Life, well everything really, feels risky when you feel like you are not enough.  Basic, simple tasks seem daunting.  I second guess most decisions, even silly ones like what product to get at the grocery store.  My nerves are a bit fried and I don't laugh as easily as I did a while ago.  And I snap at my family.  All in all, I am, once again, a mess.

It's not a new feeling.  I've been here before.  The thing I notice in getting older, is knowing that this unsettling feeling won't last for ever.  It too will go one day.  I have weathered a storm like this before.  However, for the record, let me say clearly: I didn't like it then and I don't like it now.

The good news in all of this is: I do know, absolutely that God's love and grace are with me in my churning, uneasy, mess of a self.  I need not run or hide.  I need not pretend to have it all together.  I know that God is big enough to handle all of the mess that is me.  I know it better than I know my name because I have experienced it in those earlier storms.  It is times like these that I am reminded that I am loved not for what I "can do for" God (silly thought isn't it?), but I am loved because I am, and God understands me and my journey far better than I do.

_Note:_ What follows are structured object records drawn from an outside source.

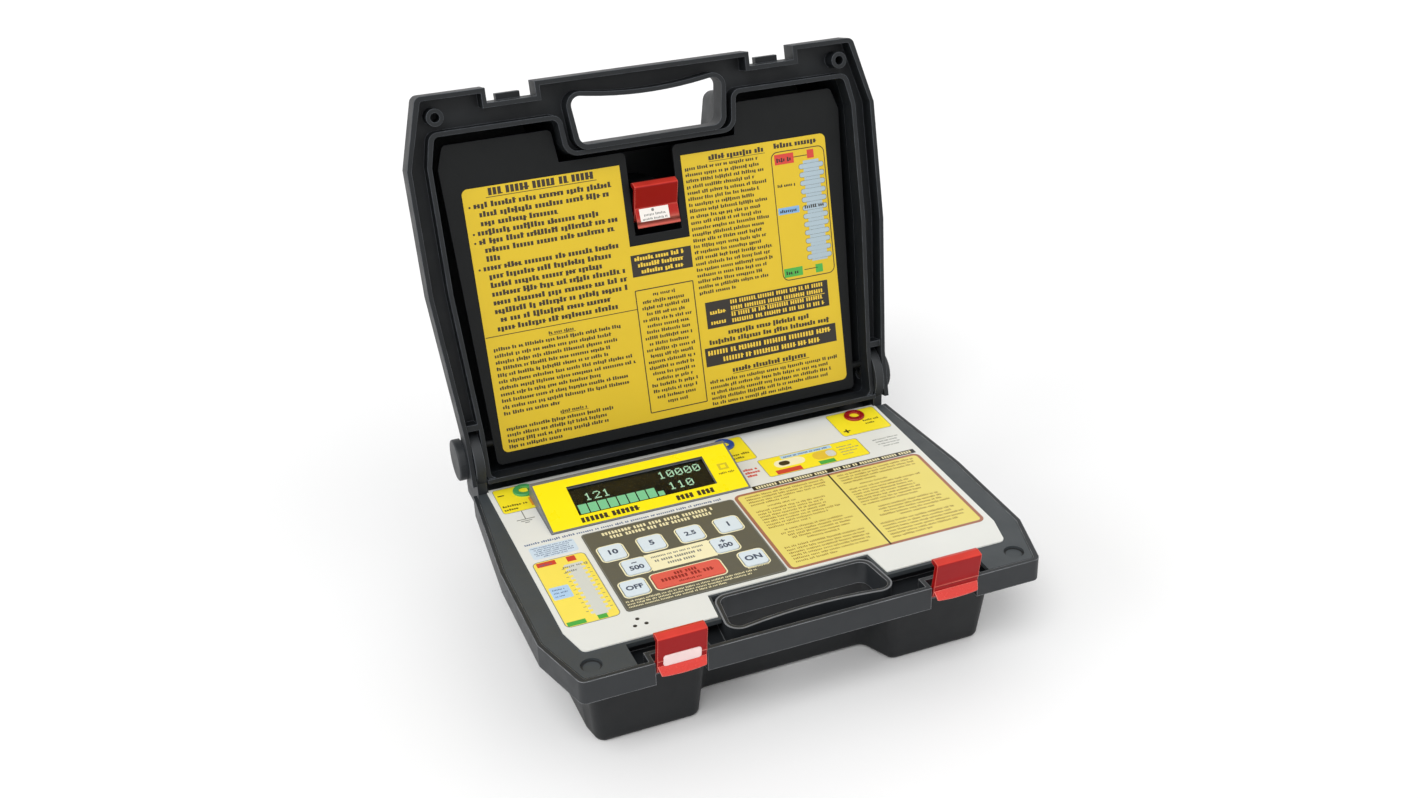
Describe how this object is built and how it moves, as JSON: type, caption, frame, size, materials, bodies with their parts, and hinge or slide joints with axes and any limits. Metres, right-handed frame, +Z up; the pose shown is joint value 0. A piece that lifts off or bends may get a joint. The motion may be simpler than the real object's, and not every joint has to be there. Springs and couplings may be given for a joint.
{
  "type": "insulation resistance tester",
  "caption": "Bench insulation tester in a hinged carrying case with a keypad, a sloping display, sockets, an accessory lid and over-centre latches.",
  "frame": {"origin": "on the floor under the middle of the case's rim", "axes": "+Z up, +X to the user's right, +Y to the hinges at the back"},
  "size_m": [0.33, 0.3524, 0.3447],
  "materials": {
    "case_plastic": "fine moulded texture",
    "deck_plastic": "fine moulded texture",
    "door_plastic": "fine moulded texture",
    "panel_print": "printed film",
    "keypad_print": "printed film",
    "display_yellow": "printed film",
    "display_grey": "fine moulded texture",
    "display_clear": "clear window",
    "display_glass": "display glass",
    "circuit_board": "solder mask",
    "black_plastic": "moulded",
    "socket_green": "moulded",
    "socket_blue": "moulded",
    "socket_red": "moulded",
    "brass": "turned",
    "core_iron": "lacquered laminations",
    "potting": "potting compound",
    "cell_can": "printed jacket",
    "spring_steel": "plain",
    "screw_steel": "blackened",
    "latch_red": "smooth moulded",
    "label_yellow": "printed film",
    "key_blue": "printed film over a key cap",
    "key_red": "printed film over a key cap"
  },
  "bodies": {
    "case": {"base_shell": "case_plastic", "base_front": "case_plastic", "base_rim": "case_plastic", "knuckle_left": "case_plastic", "knuckle_right": "case_plastic", "top_panel": "deck_plastic", "deck_corner_left": "deck_plastic", "deck_corner_right": "deck_plastic", "faceplate": "panel_print", "keypad_frame": "keypad_print", "display_housing": "display_grey", "display_window": "display_clear", "display_module": "display_glass", "keypad_board": "circuit_board", "key_switches": "black_plastic", "socket_green": "socket_green", "socket_blue": "socket_blue", "socket_red": "socket_red", "socket_sleeves": "brass", "buzzer": "black_plastic", "main_board": "circuit_board", "hv_transformer": "core_iron", "hv_multiplier": "potting", "battery_tray": "black_plastic", "battery_cells": "cell_can", "battery_contacts": "spring_steel", "battery_cover": "case_plastic", "battery_cover_screws": "screw_steel", "panel_screws": "screw_steel", "board_screws": "screw_steel", "latch_pins": "spring_steel"},
    "lid": {"lid_shell": "case_plastic", "lid_rim": "case_plastic", "hinge_pins": "spring_steel", "hinge_caps": "case_plastic"},
    "door": {"compartment_door": "door_plastic", "door_label": "label_yellow", "door_latch_pin": "spring_steel"},
    "door_latch": {"door_latch": "latch_red"},
    "latch_left": {"latch_left": "latch_red"},
    "latch_right": {"latch_right": "latch_red"},
    "key_10kv": {"key_10kv": "key_blue"},
    "key_5kv": {"key_5kv": "key_blue"},
    "key_2_5kv": {"key_2_5kv": "key_blue"},
    "key_1kv": {"key_1kv": "key_blue"},
    "key_minus_500v": {"key_minus_500v": "key_blue"},
    "key_plus_500v": {"key_plus_500v": "key_blue"},
    "key_off": {"key_off": "key_blue"},
    "key_test": {"key_test": "key_red"},
    "key_on": {"key_on": "key_blue"}
  },
  "joints": [
    {"name": "lid_hinge", "type": "hinge", "parent": "case", "child": "lid", "pos_m": [0, 0.114, 0.1021], "axis": [-1, 0, 0], "range_deg": [-103, 0]},
    {"name": "door_hinge", "type": "hinge", "parent": "lid", "child": "door", "pos_m": [0, 0.11258, 0.11064], "axis": [1, 0, 0], "range_deg": [0, 90]},
    {"name": "door_latch_hinge", "type": "hinge", "parent": "door", "child": "door_latch", "pos_m": [0, 0.14621, 0.24204], "axis": [1, 0, 0], "range_deg": [-25, 20]},
    {"name": "latch_left_hinge", "type": "hinge", "parent": "case", "child": "latch_left", "pos_m": [-0.091, -0.126, 0.076], "axis": [1, 0, 0], "range_deg": [-10, 75]},
    {"name": "latch_right_hinge", "type": "hinge", "parent": "case", "child": "latch_right", "pos_m": [0.091, -0.126, 0.076], "axis": [1, 0, 0], "range_deg": [-10, 75]},
    {"name": "key_10kv_press", "type": "slide", "parent": "case", "child": "key_10kv", "axis": [0, 0, 1], "range_m": [-0.0008, 0], "stiffness_N_per_m": 800, "springref_m": 0.0005},
    {"name": "key_5kv_press", "type": "slide", "parent": "case", "child": "key_5kv", "axis": [0, 0, 1], "range_m": [-0.0008, 0], "stiffness_N_per_m": 800, "springref_m": 0.0005},
    {"name": "key_2_5kv_press", "type": "slide", "parent": "case", "child": "key_2_5kv", "axis": [0, 0, 1], "range_m": [-0.0008, 0], "stiffness_N_per_m": 800, "springref_m": 0.0005},
    {"name": "key_1kv_press", "type": "slide", "parent": "case", "child": "key_1kv", "axis": [0, 0, 1], "range_m": [-0.0008, 0], "stiffness_N_per_m": 800, "springref_m": 0.0005},
    {"name": "key_minus_500v_press", "type": "slide", "parent": "case", "child": "key_minus_500v", "axis": [0, 0, 1], "range_m": [-0.0008, 0], "stiffness_N_per_m": 800, "springref_m": 0.0005},
    {"name": "key_plus_500v_press", "type": "slide", "parent": "case", "child": "key_plus_500v", "axis": [0, 0, 1], "range_m": [-0.0008, 0], "stiffness_N_per_m": 800, "springref_m": 0.0005},
    {"name": "key_off_press", "type": "slide", "parent": "case", "child": "key_off", "axis": [0, 0, 1], "range_m": [-0.0008, 0], "stiffness_N_per_m": 800, "springref_m": 0.0005},
    {"name": "key_test_press", "type": "slide", "parent": "case", "child": "key_test", "axis": [0, 0, 1], "range_m": [-0.0008, 0], "stiffness_N_per_m": 800, "springref_m": 0.0005},
    {"name": "key_on_press", "type": "slide", "parent": "case", "child": "key_on", "axis": [0, 0, 1], "range_m": [-0.0008, 0], "stiffness_N_per_m": 800, "springref_m": 0.0005}
  ]
}
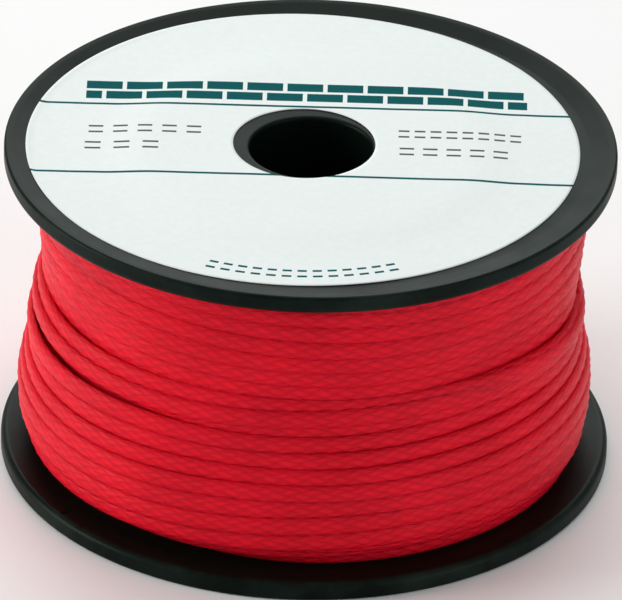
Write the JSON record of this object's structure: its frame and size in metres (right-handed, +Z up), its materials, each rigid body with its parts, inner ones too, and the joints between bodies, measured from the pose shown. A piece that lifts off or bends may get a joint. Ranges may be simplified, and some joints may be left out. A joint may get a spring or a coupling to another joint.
{
  "type": "mason's line spool",
  "caption": "Round moulded spool with two flanges and a through bore, wound with thin braided mason's line; a paper label lies in the upper flange.",
  "frame": {"origin": "middle of the ring that the spool stands on, at the bottom of the lower flange's rim", "axes": "+Z up along the bore; -Y is the front; the line's outer end lies on the back, at +Y"},
  "size_m": [0.085, 0.085, 0.048],
  "materials": {
    "spool_plastic": "moulded, fine grain",
    "label_paper": "uncoated label paper",
    "braided_line": "braided polyethylene yarn"
  },
  "bodies": {
    "root": {"lower_half": "spool_plastic", "upper_half": "spool_plastic", "upper_label": "label_paper", "line_winding": "braided_line", "line_tail": "braided_line", "line_start": "braided_line", "start_knot": "braided_line"}
  },
  "joints": []
}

St. John Chrysostom said: God is not ignorant of anything that happens in creation, and if God loves us more truly than the best human father, and if God loves us so as to number our very hairs, then we need not be afraid.... He already knows the secrets of your heart. 


I believe that.  I believe God is not ignorant of anything that happens.  I believe God loves us better than the best human father.  I believe God knows the secrets of my heart.  And I believe God is at work for good.  Even if it doesn't feel like it.